トランプ大統領自身が指名したパウエルFRB議長が、意に反して利上げを続けていることに「嬉しくない」と述べ、異例の批判をしたこともあり、今夜の議長の講演内容が注目されていましたが、今回のカプラン総裁の「援護射撃」で、トランプ大統領に対する「忖度」は最早考えられないと思います。もっとも、カプラン総裁の発言がなくても、FRBの独立性が揺るぐことはなく、パウエル議長は毅然とした姿勢を示すものと予想していました。

ワシントンでは米中通商協議が行われている中、両国は関税引き上げ合戦第2弾となる、160億ドル(約1兆8000億円)の関税引き上げを発動しました。通商協議からは現時点では成果は見られず、出口の見えない貿易戦争へと突入しそうな気配です。昨日のホワイトハウスでの会議でも、トランプ大統領は「米国は長い間中国に対して甘すぎた」と述べ、強硬姿勢を崩していません。
このままいけば2000億ドルという大規模な追加関税も来月9日以降には発動される可能性が高まってきました。貿易戦争に勝者がいないのは事実ですが、足元の米中貿易の実態を見ると、このままエスカレートすれば、中国に不利なことは明らかです。これがトランプ氏の強気姿勢の背景の一つになっていると見られますが、それだけにこれ以上の悪化を避けるには、中国側の譲歩が不可欠と言えます。

今週最後のレポートもトランプ大統領に関する記事で終わりたいと思います。トランプ氏はFOXテレビとのインタビューで、自身が議会に弾劾される理由は見当たらないとしながらも、「もし自分が弾劾されるようなことになれば、(株式)市場は崩壊すると思う。国民全員が非常に貧しくなる。弾劾されなければその逆の、信じられないような数字が実現するのだから」と述べています。(ブルームバーグ)皆さんはこの発言を聞いてどのように感じるでしょうか?

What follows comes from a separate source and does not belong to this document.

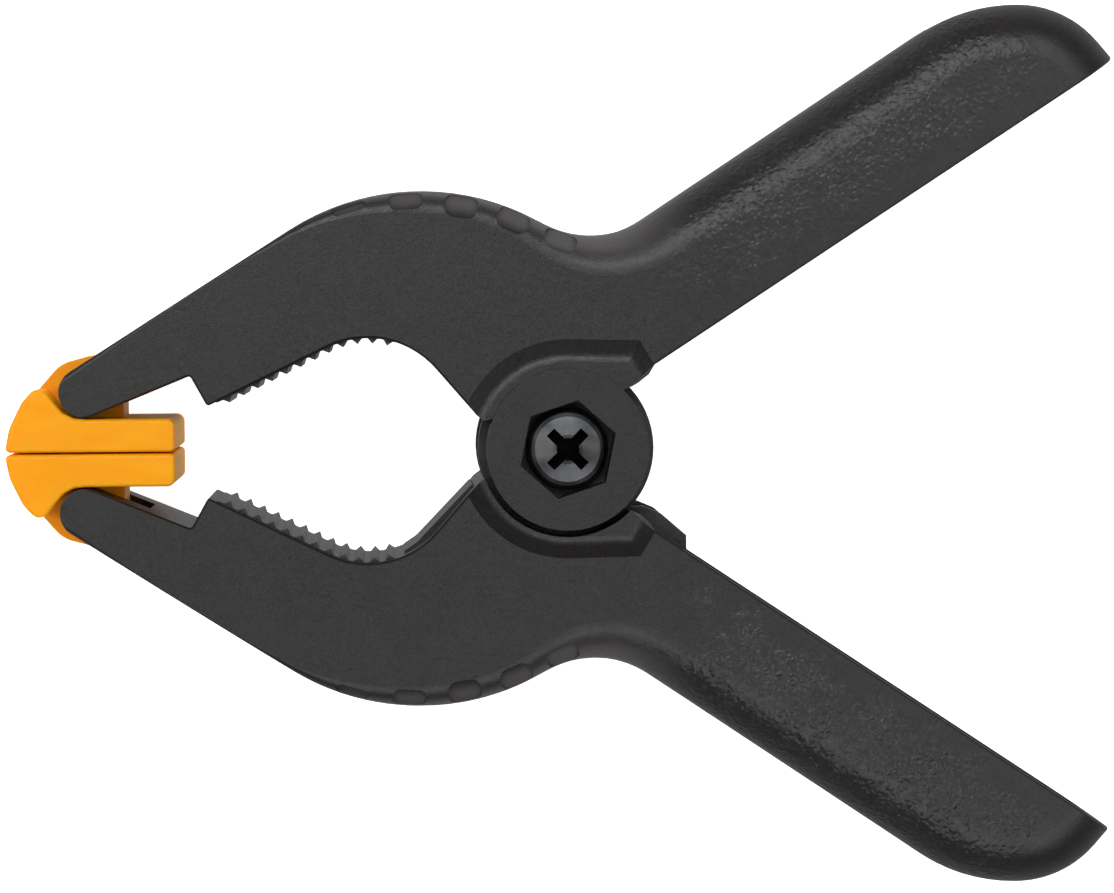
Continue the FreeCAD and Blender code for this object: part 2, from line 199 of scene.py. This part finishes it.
def spine_sheen_share(g, side, amount):
    """Share of painted sheen, a lighter colour on the rounded spine of the hump, not on the flat
    cheeks.
    """
    x, y, z = g.xyz()
    height = g.math("ABSOLUTE", g.math("SUBTRACT", z, MID_Z))
    rounded = g.remap(height, CHEEK - 0.1 * MM, CHEEK - 1.7 * MM, smooth=True)
    before_handle = g.remap(x, *SHEEN_ALONG, smooth=True)
    outer = g.remap(g.times(y, side), *SHEEN_OUTWARD)
    return g.times(g.times(rounded, g.times(before_handle, outer)), amount)


def nylon(name, side, sheen_strength, grain_depth):
    """Black glass-filled nylon: fine matte moulding texture, leather grain on the handle, painted
    sheen on the rounded spine.
    """
    g = Graph(name)
    grain = handle_grain(g, side)
    fine = g.noise(5600, 4.0, 0.65)
    middle = g.noise(1500)
    speck = g.remap(g.noise(5200, 2.0, 0.6), 0.50, 0.72)
    tone = g.remap(g.noise(240, 4.0), 0.3, 0.7)
    base = g.mix(tone, (0.0080, 0.0066, 0.0060, 1), (0.0118, 0.0098, 0.0089, 1))
    base = g.mix(g.times(speck, 0.5), base, (0.048, 0.044, 0.041, 1))
    # painted sheen: the rounded spine is coloured lighter in place of its reflection
    base = g.mix(spine_sheen_share(g, side, sheen_strength), base, (0.082, 0.074, 0.073, 1))
    rough = g.math("SUBTRACT", g.remap(middle, 0.3, 0.7, 0.34, 0.44), g.times(grain, 0.02))
    skin = g.bump(middle, 0.10 * MM, 0.35, g.bump(fine, 0.06 * MM, 0.6))
    leather = g.bump(g.times(leather_relief(g), grain), grain_depth, 0.9, skin)
    g.set(Base_Color=base, Roughness=rough, Normal=leather)
    return g.mat


def orange_plastic(name):
    """Smooth orange moulding, slightly translucent, with faint flow marks."""
    g = Graph(name)
    flow = g.noise(330, 2.0, 0.5, g.scaled((0.35, 1.0, 0.6)))
    base = g.mix(g.remap(flow, 0.3, 0.7), (1.0, 0.35, 0.0005, 1), (1.0, 0.40, 0.0006, 1))
    fine = g.noise(4200, 3.0, 0.6)
    g.set(Base_Color=base, Roughness=g.remap(flow, 0.3, 0.7, 0.36, 0.48))
    g.set(Normal=g.bump(flow, 0.10 * MM, 0.3, g.bump(fine, 0.04 * MM, 0.4)))
    g.set(Specular_IOR_Level=0.25)
    g.set(Subsurface_Weight=0.5, Subsurface_Scale=3 * MM)
    g.set(Subsurface_Radius=(1.0, 0.25, 0.03))
    return g.mat


def recess_shade_mask(g):
    """1 inside the driver recess of the screw head, where shade is painted, 0 elsewhere."""
    x, y, z = g.xyz()
    inside = g.remap(g.axis_distance(), SHADE_R, SHADE_R - 0.3 * MM)
    deep = g.remap(z, SHADE_LEVEL, SHADE_LEVEL - 0.3 * MM)
    in_head = g.remap(z, SCREW_SEAT - 0.3 * MM, SCREW_SEAT)
    return g.times(g.times(inside, deep), in_head)


def steel(name, dark, light, smoothest, roughest, stretch=(1, 1, 1), shade_recess=False):
    """Steel with a clouded plating, and painted shade in the screw's driver recess when asked for.
    """
    g = Graph(name)
    brushed = g.noise(3000, 3.0, 0.6, g.scaled(stretch))
    cloud = g.noise(260, 4.0)
    base = g.mix(g.remap(cloud, 0.3, 0.7), dark, light)
    if shade_recess:
        # painted shade: near-black colour inside the driver recess
        base = g.mix(recess_shade_mask(g), base, (0.004, 0.0038, 0.0036, 1))
    g.set(Base_Color=base)
    g.set(Roughness=g.remap(cloud, 0.3, 0.7, smoothest, roughest))
    g.set(Metallic=1.0)
    g.set(Normal=g.bump(brushed, 0.03 * MM, 0.5, g.bump(cloud, 0.06 * MM, 0.3)))
    return g.mat


finishes = {
    "upper_arm": nylon("black_nylon_upper", 1, 0.95, 0.17 * MM),
    "lower_arm": nylon("black_nylon_lower", -1, 0.7, 0.26 * MM),
    "upper_pad": orange_plastic("orange_upper"),
    "lower_pad": orange_plastic("orange_lower"),
    "torsion_spring": steel(
        "spring_wire",
        dark=(0.20, 0.19, 0.18, 1),
        light=(0.34, 0.33, 0.31, 1),
        smoothest=0.28,
        roughest=0.42,
    ),
    "pivot_sleeve": steel(
        "sleeve_steel",
        dark=(0.38, 0.38, 0.37, 1),
        light=(0.5, 0.5, 0.49, 1),
        smoothest=0.3,
        roughest=0.45,
        stretch=(1, 1, 6),
    ),
    "pivot_screw": steel(
        "screw_steel",
        dark=(0.055, 0.056, 0.058, 1),
        light=(0.135, 0.136, 0.14, 1),
        smoothest=0.30,
        roughest=0.46,
        shade_recess=True,
    ),
    "pivot_nut": steel(
        "nut_steel",
        dark=(0.33, 0.34, 0.36, 1),
        light=(0.46, 0.47, 0.5, 1),
        smoothest=0.3,
        roughest=0.45,
    ),
}
for name, mat in finishes.items():
    mesh = nodes[name].data
    for i in range(max(1, len(mesh.materials))):
        if i < len(mesh.materials):
            mesh.materials[i] = mat
        else:
            mesh.materials.append(mat)


def spring_point(distance, length, rise):
    """Point and direction of the wire's centre line; distance 0 to length is the coil."""
    climb = rise / length
    flat = COIL_SWEEP * COIL_R / length
    share = min(max(distance / length, 0.0), 1.0)
    angle = COIL_START + COIL_SWEEP * share
    height = rise * (share - 0.5)
    beyond = distance - share * length
    along = Vector((-math.sin(angle) * flat, math.cos(angle) * flat, climb))
    point = Vector((COIL_R * math.cos(angle), COIL_R * math.sin(angle), height + MID_Z))
    return point + along * beyond, along


def spring():
    """The torsion spring as a fine tube; each leg follows its own arm."""
    rise = COIL_PITCH * COIL_SWEEP / math.radians(360)
    length = math.hypot(COIL_SWEEP * COIL_R, rise)
    stations = [-LEG + 0.1 * MM, -LEG + 0.3 * MM]
    stations += [-LEG * (1 - i / 30) for i in range(1, 30)]
    stations += [length * i / 300 for i in range(301)]
    stations += [length + LEG * i / 30 for i in range(1, 30)]
    stations += [length + LEG - 0.3 * MM, length + LEG - 0.1 * MM]
    sides = 20
    last = len(stations) - 1
    verts, faces = [], []
    for k, distance in enumerate(stations):
        point, along = spring_point(distance, length, rise)
        side = along.cross(Vector((0, 0, 1))).normalized()
        up = side.cross(along)
        width = WIRE_R * (0.8 if k in (0, last) else 1.0)
        for i in range(sides):
            a = 2 * math.pi * i / sides
            verts.append(point + (side * math.cos(a) + up * math.sin(a)) * width)
    for k in range(last):
        here, following = k * sides, (k + 1) * sides
        for i in range(sides):
            j = (i + 1) % sides
            faces.append((here + i, here + j, following + j, following + i))
    faces.append(tuple(reversed(range(sides))))
    faces.append(tuple(range(last * sides, (last + 1) * sides)))
    mesh = bpy.data.meshes.new("spring_wire")
    mesh.from_pydata(verts, [], faces)
    mesh.update()
    for polygon in mesh.polygons:
        polygon.use_smooth = len(polygon.vertices) == 4
    wire_piece = bpy.data.objects.new("spring_wire", mesh)
    bpy.context.scene.collection.objects.link(wire_piece)
    mesh.materials.append(finishes["torsion_spring"])
    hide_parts("torsion_spring")
    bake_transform(wire_piece)


def painted_glow_floor():
    """Pale floor with a painted glow, brightest under the clamp where it lifts the clamp's shadow;
    glossy surfaces don't reflect it.
    """
    paper = Graph("paper_floor")
    tone = paper.remap(paper.noise(9), 0.3, 0.7)
    paper.set(
        Base_Color=paper.mix(tone, (0.88, 0.88, 0.88, 1), (0.91, 0.91, 0.91, 1)),
        Roughness=0.9,
        Specular_IOR_Level=0.1,
        Emission_Color=(1, 1, 1, 1),
        # painted glow: emission strongest under the clamp, weaker further out
        Emission_Strength=paper.remap(paper.axis_distance(), 0.16, 0.45, 0.95, 0.5, smooth=True),
    )
    bpy.ops.mesh.primitive_plane_add(size=3.0, location=(0, 0, -0.1 * MM))
    floor = bpy.context.object
    floor.name = "studio_floor"
    floor.data.materials.append(paper.mat)
    floor.visible_glossy = False


def room():
    """Surroundings that are dim above the horizon, and brighter below it and towards +Y."""
    world = bpy.data.worlds.new("studio_world")
    bpy.context.scene.world = world
    world.use_nodes = True
    tree = world.node_tree
    background = tree.nodes["Background"]
    background.inputs["Color"].default_value = (1, 1, 1, 1)
    parts = tree.nodes.new("ShaderNodeSeparateXYZ")
    tree.links.new(tree.nodes.new("ShaderNodeTexCoord").outputs["Generated"], parts.inputs[0])
    brightness = tree.nodes.new("ShaderNodeMath")
    brightness.operation = "MULTIPLY"
    ramps = (
        # component of the direction, its two ends, the brightness at each
        ("Y", -0.7, 0.8, 0.34, 0.52),
        ("Z", 0.20, -0.10, 0.16, 1.0),
    )
    for i, (component, low, high, to_low, to_high) in enumerate(ramps):
        ramp = tree.nodes.new("ShaderNodeMapRange")
        tree.links.new(parts.outputs[component], ramp.inputs["Value"])
        ramp.inputs["From Min"].default_value = low
        ramp.inputs["From Max"].default_value = high
        ramp.inputs["To Min"].default_value = to_low
        ramp.inputs["To Max"].default_value = to_high
        tree.links.new(ramp.outputs["Result"], brightness.inputs[i])
    tree.links.new(brightness.outputs[0], background.inputs["Strength"])


def softboxes():
    """Four rectangular lamps, high on four sides, aimed at the clamp."""
    lamps = (
        # name, place, width, height, power
        ("top_softbox", (-0.06, 0.40, 0.72), 0.8, 0.26, 4.0),
        ("bottom_softbox", (0.06, -0.42, 0.72), 0.8, 0.22, 2.35),
        ("left_softbox", (-0.62, 0.1, 0.72), 0.22, 0.6, 1.85),
        ("right_softbox", (0.66, 0.0, 0.72), 0.22, 0.6, 1.5),
    )
    for name, place, wide, tall, power in lamps:
        data = bpy.data.lights.new(name, "AREA")
        data.shape = "RECTANGLE"
        data.size = wide
        data.size_y = tall
        data.energy = power
        data.color = (0.96, 0.98, 1.0)
        lamp = bpy.data.objects.new(name, data)
        lamp.location = place
        aim = Vector((0, 0, 10 * MM)) - Vector(place)
        lamp.rotation_euler = aim.to_track_quat("-Z", "Y").to_euler()
        bpy.context.scene.collection.objects.link(lamp)


def camera():
    data = bpy.data.cameras.new("camera")
    data.sensor_fit = "HORIZONTAL"
    data.sensor_width = 36.0
    data.lens = CAMERA_LENS
    data.clip_start = 0.01
    data.clip_end = 20
    data.dof.use_dof = False
    cam = bpy.data.objects.new("camera", data)
    bpy.context.scene.collection.objects.link(cam)
    forward = Vector(CAMERA_FORWARD).normalized()
    right = forward.cross(Vector(CAMERA_UP_HINT)).normalized()
    up = right.cross(forward)
    turn = Matrix((right, up, -forward)).transposed()
    cam.matrix_world = Matrix.Translation(Vector(CAMERA_EYE)) @ turn.to_4x4()
    bpy.context.scene.camera = cam


spring()
painted_glow_floor()
room()
softboxes()
camera()
bpy.context.scene.view_settings.view_transform = "Standard"

bpy.context.view_layer.update()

ドル円は元の水準に戻っては来ましたが、今後上昇するには、ここからが正念場です。これまでにも述べてきたように、111円半ばを中心に上下30銭がレジスタンスゾーンになっています。今夜のパウエル講演でこの水準を上抜けできるのかどうかが、非常に興味深いところです。
予想レンジは110円70銭~111円70銭程度とします。